On the other hand, it may be no accident that these phenomena can be more easily identified, exposed, and their contents demythified today, in the dawn of a new age in which the nation-state is increasingly in crisis. Paraphrasing Robert W. Cox, the anthropomorphic fallacy corresponds to a hegemonic structure of a world divided into states. To some extent and for a variety of reasons, the present world order, which is still divided into states, has evolved towards a nonhegemonic structure. The management of power relations is at present more difficult to obscure. And we can, rationally, identify logical flaws in our discourse that are the product of the historical process that led to the present power configuration and frame of mind.

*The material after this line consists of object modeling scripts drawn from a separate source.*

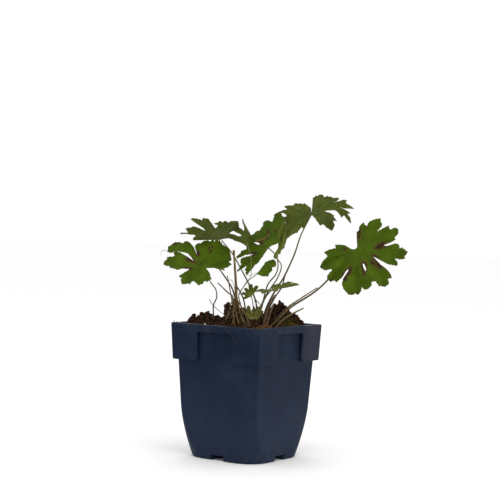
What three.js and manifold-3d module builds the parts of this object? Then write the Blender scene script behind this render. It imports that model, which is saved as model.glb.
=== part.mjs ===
// Hardy geranium, a young mourning widow cranesbill, in a square nursery pot.
// Millimetres, +Z up. The pot stands square to the axes and the plant is turned in it:
// in the plant's own frame X runs along its widest spread and Y from front to back.
import * as THREE from 'three';
import { mergeVertices } from 'three/addons/utils/BufferGeometryUtils.js';
import Module from 'manifold-3d';

const wasm = await Module();
wasm.setup();

// Pot
const potWidth = 90;
const potHeight = 109.5;
const potWall = 1.3;
const rimCorner = 3;
const lipHeight = 6;
const skirtDrop = 30;
const skirtWidth = 27;
const skirtTaper = 1.4;
const skirtCorner = 4;
const bandDrop = 27;
const bandHalf = 41.2;
const bodyTopHalf = 40.8;
const bodyFootHalf = 36.2;
const bodyCorner = 3;
const footCorner = 21;
const cornerFade = 42;
const channelWidth = 13;
const channelDepth = 4;
const floorThickness = 1.6;
const drainRadius = 3.5;
const drainPlaces = [[0, 0], [24, 0], [-24, 0], [0, 24], [0, -24]];

// Soil
const soilEdge = 105;

// Plant
const plantTurn = THREE.MathUtils.degToRad(36.2);
const bladeThickness = 0.7;
const barSteps = 9;
const clearance = 0.45;
const holeClearance = 0.5;

// Beyond a blade's outermost veins its fold grows over this many degrees.
const foldSpread = 20;

// Rings of points across a blade, as shares of the way out to its edge.
const largeRings = [0.36, 0.7, 1];
const smallRings = [0.5, 1];

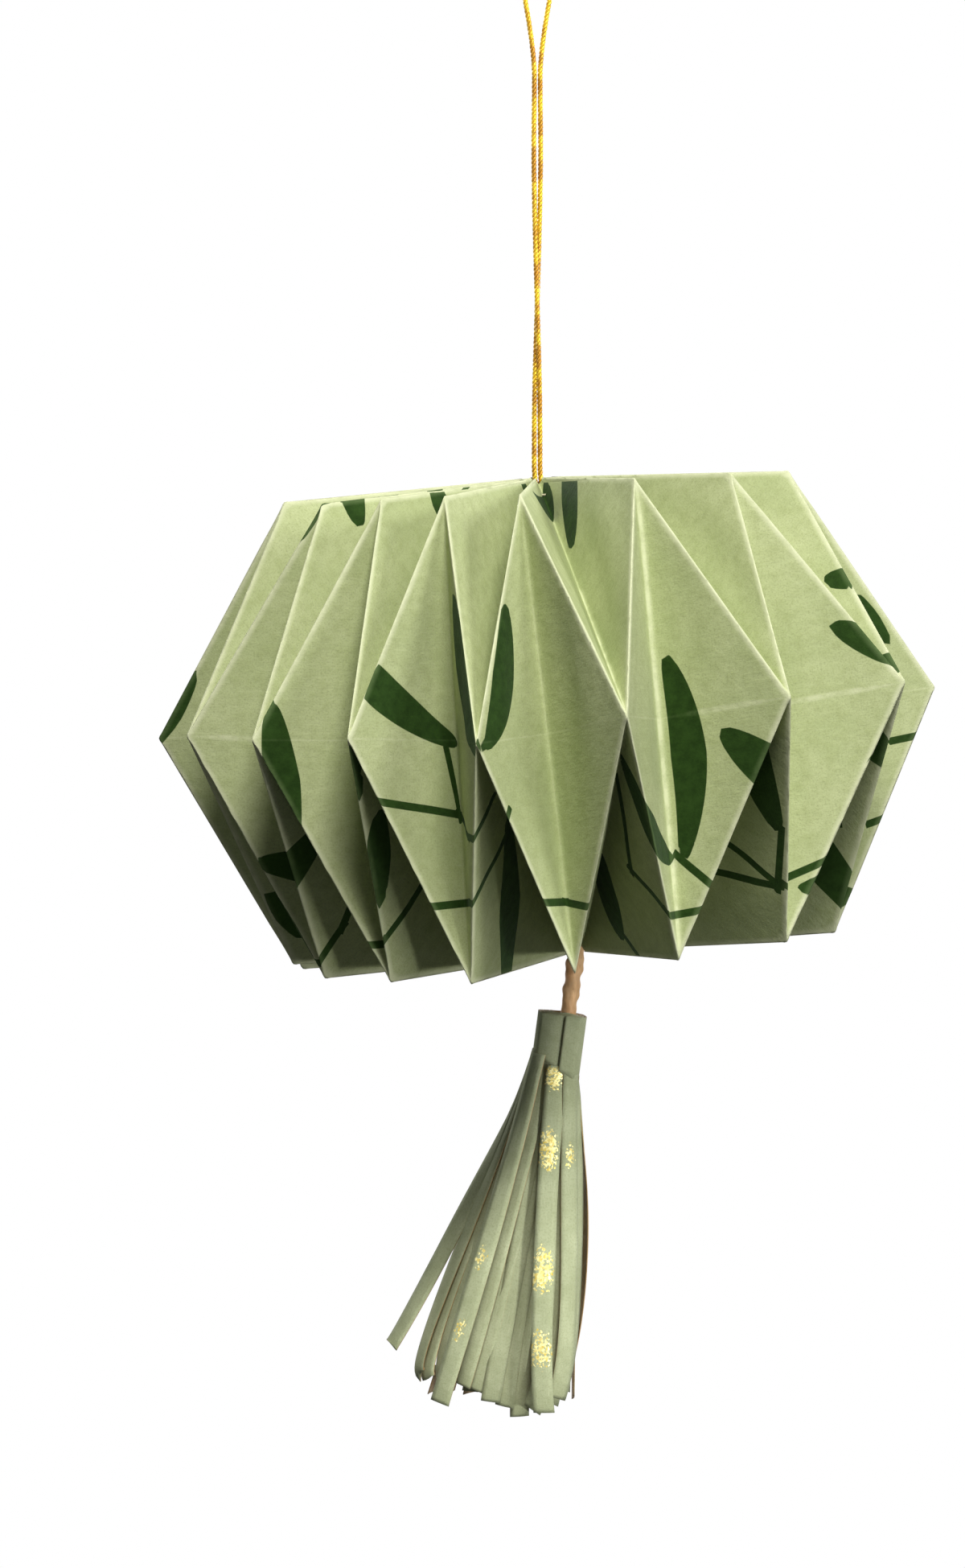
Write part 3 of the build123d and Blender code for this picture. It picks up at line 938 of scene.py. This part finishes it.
def flat_strip(lap_from, lap):
    """The whole flat strip, with the lap where its ends are glued at the back."""
    column = half_column()
    mesh = bpy.data.meshes.new("column")
    column.to_mesh(mesh)
    bm = bmesh.new()
    for k in range(2 * PLEATS + 1):
        known = len(bm.verts)
        bm.from_mesh(mesh)
        bm.verts.ensure_lookup_table()
        new = bm.verts[known:]
        if k % 2 == 0:
            for vert in new:
                vert.co.x = lap_from + vert.co.x + HALF_WIDTH * k
        else:
            for vert in new:
                vert.co.x = lap_from + HALF_WIDTH * (k + 1) - vert.co.x
            turned = {face for vert in new for face in vert.link_faces}
            bmesh.ops.reverse_faces(bm, faces=list(turned))
    bmesh.ops.bisect_plane(
        bm,
        geom=everything(bm),
        dist=1e-4,
        plane_co=(lap_from + STRIP + lap, 0, 0),
        plane_no=(1, 0, 0),
        clear_outer=True,
    )
    bmesh.ops.remove_doubles(bm, verts=bm.verts, dist=0.02)
    bmesh.ops.dissolve_degenerate(bm, dist=0.01, edges=bm.edges)
    bpy.data.meshes.remove(mesh)
    column.free()
    with_uv(bm)
    whole = bpy.data.meshes.new("printed_paper_strip")
    bm.to_mesh(whole)
    bm.free()
    return whole


def folded_places(u, v):
    """Where the strip's points lie about the ball's centre, with the paper's swelling and lap."""
    along = soft_fold(u + PROBE, v) - soft_fold(u - PROBE, v)
    across = soft_fold(u, v + PROBE) - soft_fold(u, v - PROBE)
    outward = np.cross(along, across)
    outward /= np.maximum(np.linalg.norm(outward, axis=1), 1e-6)[:, None]
    ridge_far, valley_far, _ = near_crease(u, v)
    # Creases hold the paper still, and so does the gathering near the cut edges
    ease = np.clip(np.minimum(ridge_far, valley_far) / 5.0, 0, 1)
    showing = np.clip((56 - np.abs(v)) / 12, 0, 1)
    swell = (SWELL * waves(u, v, 3) + PUFF) * ease * showing
    lap_rise = LAP_RISE * np.clip((u - (LAP_FROM + STRIP - 0.8)) / 0.8, 0, 1)
    return soft_fold(u, v) + outward * (swell + lap_rise)[:, None]


def give_wear(mesh, u, v):
    """Distances to the creases, for the paper's worn lines; unworn creases are set further off."""
    ridge_far, valley_far, level_far = near_crease(u, v)
    place = np.mod(u, STRIP)
    worn_panel = np.isin(place // (2 * HALF_WIDTH), WORN_PANELS) & (np.abs(v) < HALF_HEIGHT)
    worn_level = np.zeros(len(u))
    for start, end in WORN_STRETCHES:
        worn_level += np.clip((place - start) / 3, 0, 1) * np.clip((end - place) / 3, 0, 1)
    give_field(mesh, "ridge", ridge_far)
    give_field(mesh, "valley", valley_far + np.where(worn_panel, 0.0, 0.75))
    give_field(mesh, "girdle", level_far + 0.3 * (1 - worn_level))


def give_print(mesh, u, v):
    """Distances to the printed leaves and stems."""
    give_field(mesh, "leaf", leaf_field(u, v))
    for k, stems in enumerate(STEM_GROUPS):
        stem_side, stem_reach = stem_fields(u, v, stems)
        give_field(mesh, f"stem_{k}", stem_side)
        give_field(mesh, f"stem_reach_{k}", stem_reach)


strip = flat_strip(LAP_FROM, LAP)
strip_u, strip_v = flat_points(strip)
set_places(strip, transformed(BALL, folded_places(strip_u, strip_v)))
smooth(strip)
give_wear(strip, strip_u, strip_v)
give_print(strip, strip_u, strip_v)
strip.materials.append(PRINTED)
ball = to_object(strip, "printed_paper_ball")
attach(ball, "root")
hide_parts("folded_ball")

# The tassel

HEAD_RADIUS = 3.4
HEAD_LENGTH = 7.8
CORE_RADIUS = 1.35  # the roll leaves this much for the stem
TURN_PITCH = 0.4
ROLL_LENGTH = pi * (HEAD_RADIUS**2 - CORE_RADIUS**2) / TURN_PITCH
TASSEL_PAPER = 0.12
STEM_PAPER = 0.1
RING_STEP = 0.42  # from one ring of strips to the next one inwards
ROOT_INSIDE = 0.45  # a strip begins this far inside the head's side, and this far up it
ROOT_RAISE = 0.5
BACK_WIDTH = 2.4
BACK_END = -187.5  # height at which the longest back strips end
MOST_SKEW = 0.9


def paper_layers(thing, papers, thickness):
    """Gives a sheet its thickness; a second paper goes on the back and the cut edges."""
    for paper in papers:
        thing.data.materials.append(paper)
    layer = thing.modifiers.new("paper", "SOLIDIFY")
    layer.thickness = thickness * MM
    layer.offset = -1.0
    layer.material_offset = len(papers) - 1
    layer.material_offset_rim = len(papers) - 1


def roll_radius(angle, radius):
    """The roll is pressed a little square, with one sharper edge at the front."""
    corner = np.mod(angle + pi / 4 + 0.12, pi / 2) - pi / 4
    square = 1 / np.cos(corner)
    share = np.clip((radius - 2.2) / 1.2, 0, 1) * 0.30
    return radius * (1 + (square - 1.06) * share)


def slit_height(facing):
    """Where the slits between the strips end, up the head: higher on the left."""
    return -HEAD_LENGTH + 0.9 - 1.5 * np.sin(facing)


def head_bend(s, t):
    """s runs along the rolled sheet from its outer end inwards, t up the head."""
    tightening = TURN_PITCH / (2 * pi)
    # Length along an evenly tightening spiral gives the radius reached and the angle turned
    reached = np.sqrt(HEAD_RADIUS**2 - 2 * s * tightening)
    angle = (HEAD_RADIUS - reached) / tightening
    facing = radians(8) + angle
    radius = roll_radius(facing, reached)
    rise = 0.05 * (angle / (2 * pi)) + 0.05 * np.sin(3 * facing)
    low = slit_height(facing)
    x = radius * np.sin(facing)
    y = -radius * np.cos(facing)
    z = low + (rise - low) * t / HEAD_LENGTH
    return transformed(TASSEL, np.column_stack([x, y, z]))


head = bent_sheet("tassel_head", 300, 10, ROLL_LENGTH, HEAD_LENGTH, head_bend)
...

In other words, it has become more feasible to identify the contradictions incurred by ideologies whose function has been to legitimize the nation-state, and it has likewise become possible to identify linguistic traps and thinking-modes such as the anthropomorphic fallacy that (while functional to the legitimization of the nation-state as an unproblematic concept), are contradictory to foreign policies based on an honest and true (albeit bounded) citizenry-centric rationality under contractarian assumptions.
Nonetheless, in the Third World, where states are indeed often weak, and specifically in Latin America, where states are often more artificial than in some other regions and where nationhood is more a myth than a reality, the anthropomorphic fallacy is still of great functionality to the ruling classes as an instrument for mobilizing loyalties, and it is thus widely used, often affecting foreign and defense policies and contributing to leading them away from a citizenry-centric rationality. Its demythification is therefore all the more relevant and all the more difficult.